** Begin Source excerpt **

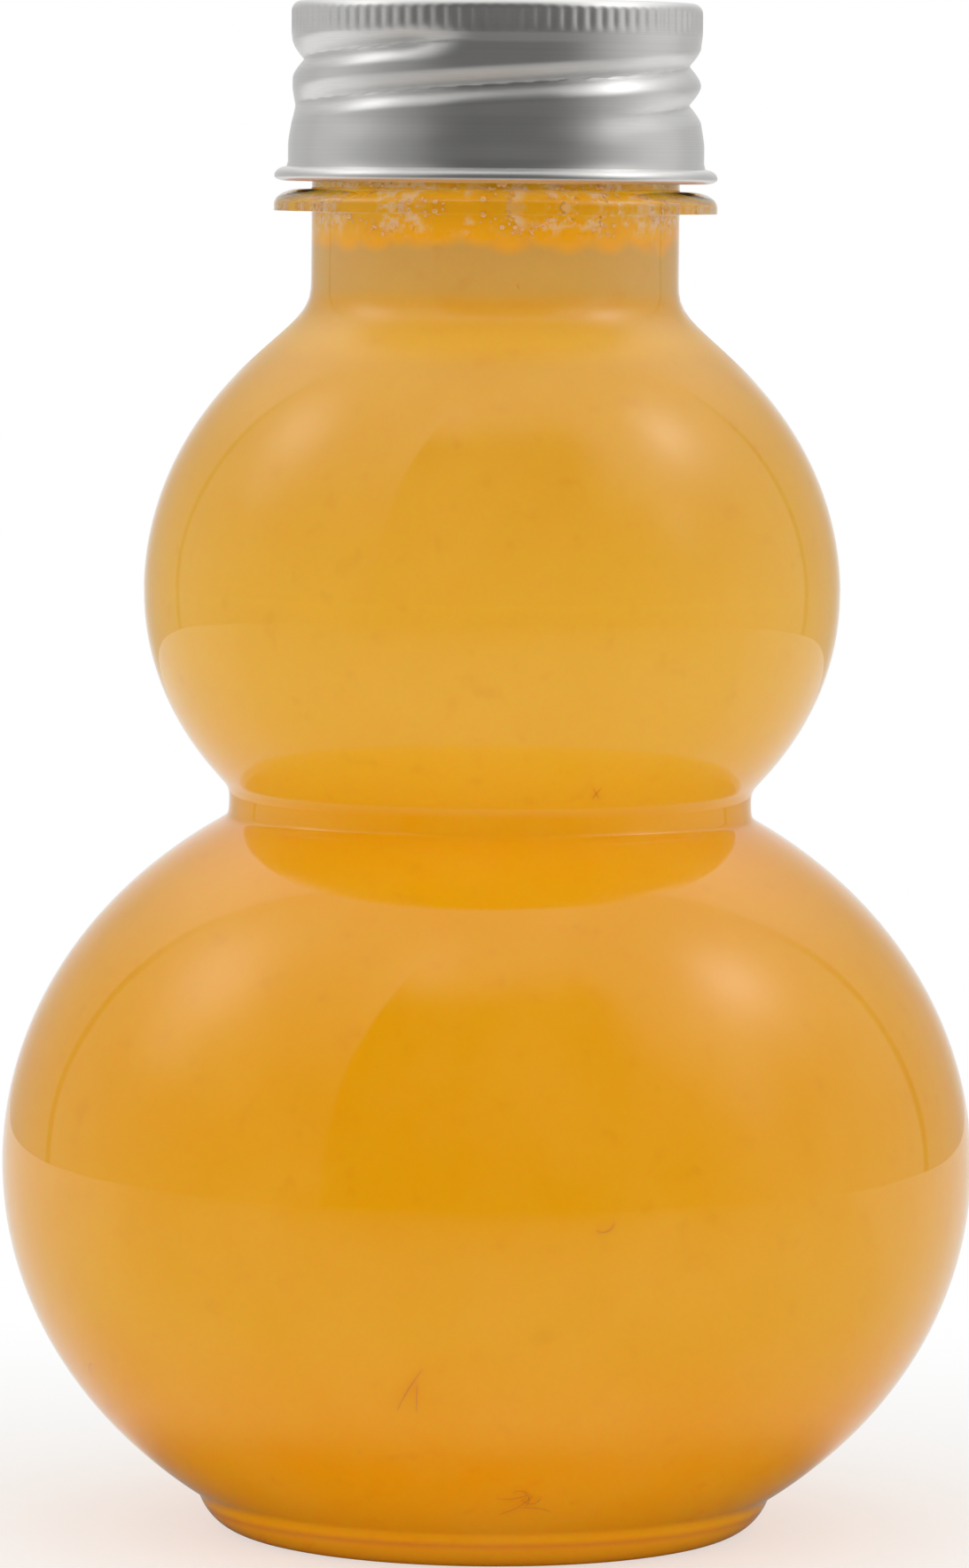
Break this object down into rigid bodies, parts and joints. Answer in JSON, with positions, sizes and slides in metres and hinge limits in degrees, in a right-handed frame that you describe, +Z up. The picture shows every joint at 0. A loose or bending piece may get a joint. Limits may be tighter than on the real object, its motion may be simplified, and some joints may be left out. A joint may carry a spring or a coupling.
{
  "type": "gourd bottle",
  "caption": "Clear moulded drink bottle shaped like a gourd, an upper bulb on a larger lower bulb, with a support ring, a foot and a knurled aluminium screw cap.",
  "frame": {"origin": "middle of the base, on the surface that the bottle stands on", "axes": "+Z up along the bottle's and the cap's common axis; the pictured front faces -Y, and +X is to its right"},
  "size_m": [0.0928, 0.0928, 0.146],
  "materials": {
    "clear_plastic": "clear, polished, with the slight waviness of blow moulding",
    "drink": "cloudy amber-orange liquid, lighter towards the edges",
    "cap_metal": "satin, rolled, unpainted",
    "liner": "fine white foam"
  },
  "bodies": {
    "container": {"bottle": "clear_plastic", "drink": "drink"},
    "liner": {"cap_liner": "liner"},
    "cap": {"cap_shell": "cap_metal"}
  },
  "joints": [
    {"name": "cap_lift", "type": "slide", "parent": "container", "child": "liner", "axis": [0, 0, 1], "range_m": [0, 0.0201]},
    {"name": "cap_turn", "type": "hinge", "parent": "liner", "child": "cap", "pos_m": [0, 0, 0.12824], "axis": [0, 0, 1], "range_deg": [0, 900]}
  ],
  "couplings": [
    {"joint": "cap_lift", "follows": "cap_turn", "m_per_rad": 0.0012732}
  ]
}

** End Source excerpt **

→ **The task**
Go through the material above line by line and copy it exactly.

→ **Answer to the problem**
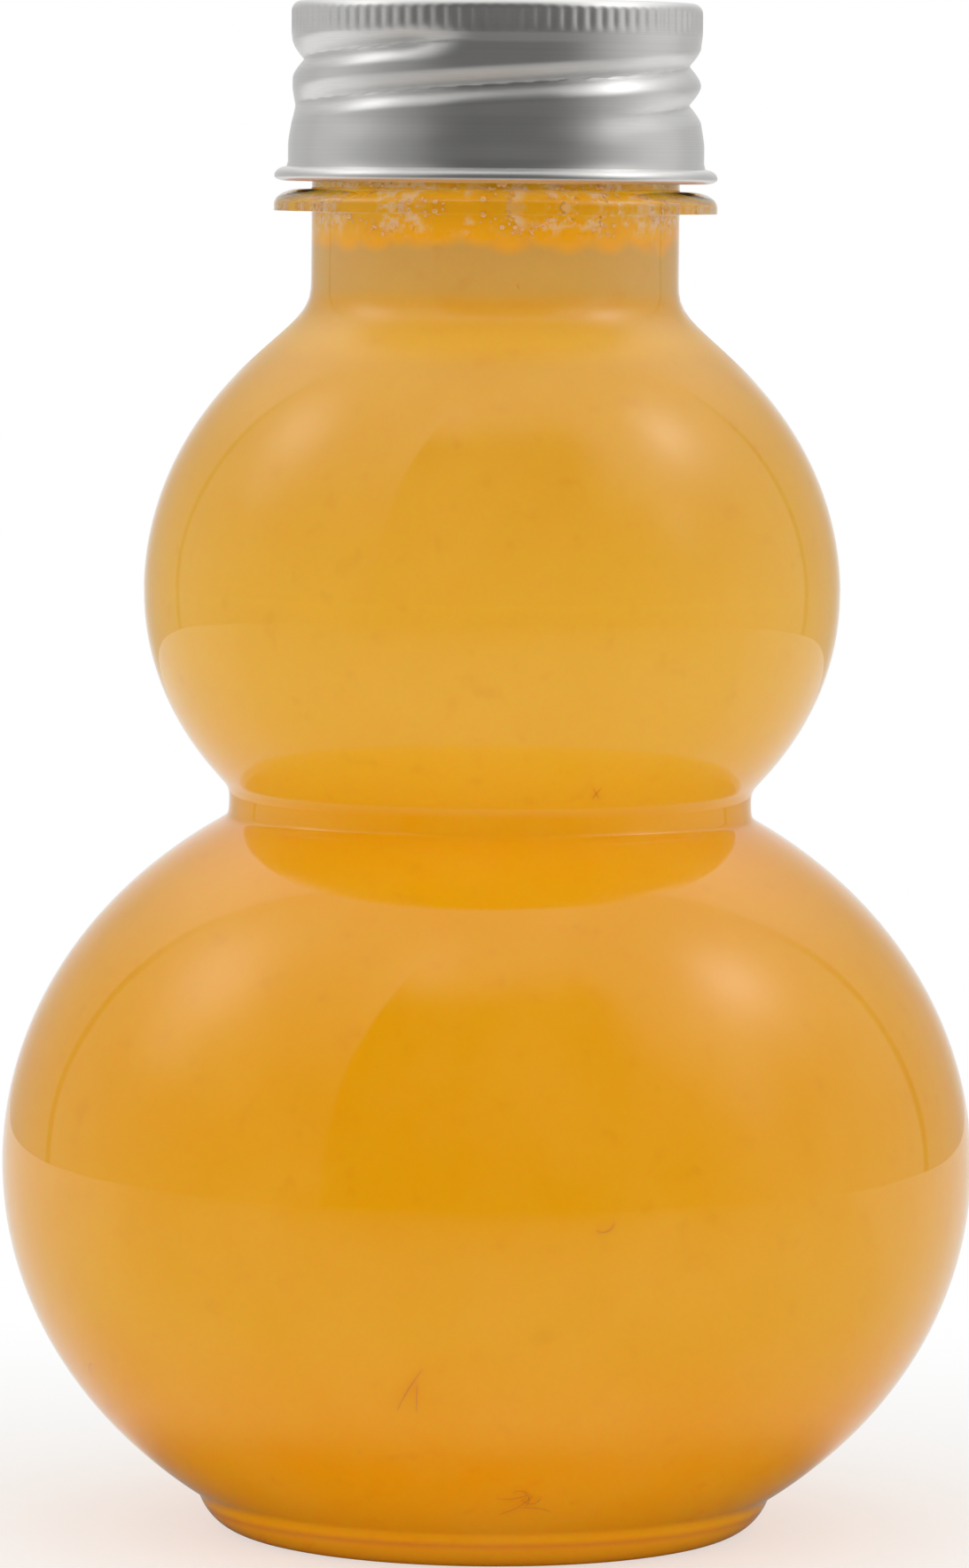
Break this object down into rigid bodies, parts and joints. Answer in JSON, with positions, sizes and slides in metres and hinge limits in degrees, in a right-handed frame that you describe, +Z up. The picture shows every joint at 0. A loose or bending piece may get a joint. Limits may be tighter than on the real object, its motion may be simplified, and some joints may be left out. A joint may carry a spring or a coupling.
{
  "type": "gourd bottle",
  "caption": "Clear moulded drink bottle shaped like a gourd, an upper bulb on a larger lower bulb, with a support ring, a foot and a knurled aluminium screw cap.",
  "frame": {"origin": "middle of the base, on the surface that the bottle stands on", "axes": "+Z up along the bottle's and the cap's common axis; the pictured front faces -Y, and +X is to its right"},
  "size_m": [0.0928, 0.0928, 0.146],
  "materials": {
    "clear_plastic": "clear, polished, with the slight waviness of blow moulding",
    "drink": "cloudy amber-orange liquid, lighter towards the edges",
    "cap_metal": "satin, rolled, unpainted",
    "liner": "fine white foam"
  },
  "bodies": {
    "container": {"bottle": "clear_plastic", "drink": "drink"},
    "liner": {"cap_liner": "liner"},
    "cap": {"cap_shell": "cap_metal"}
  },
  "joints": [
    {"name": "cap_lift", "type": "slide", "parent": "container", "child": "liner", "axis": [0, 0, 1], "range_m": [0, 0.0201]},
    {"name": "cap_turn", "type": "hinge", "parent": "liner", "child": "cap", "pos_m": [0, 0, 0.12824], "axis": [0, 0, 1], "range_deg": [0, 900]}
  ],
  "couplings": [
    {"joint": "cap_lift", "follows": "cap_turn", "m_per_rad": 0.0012732}
  ]
}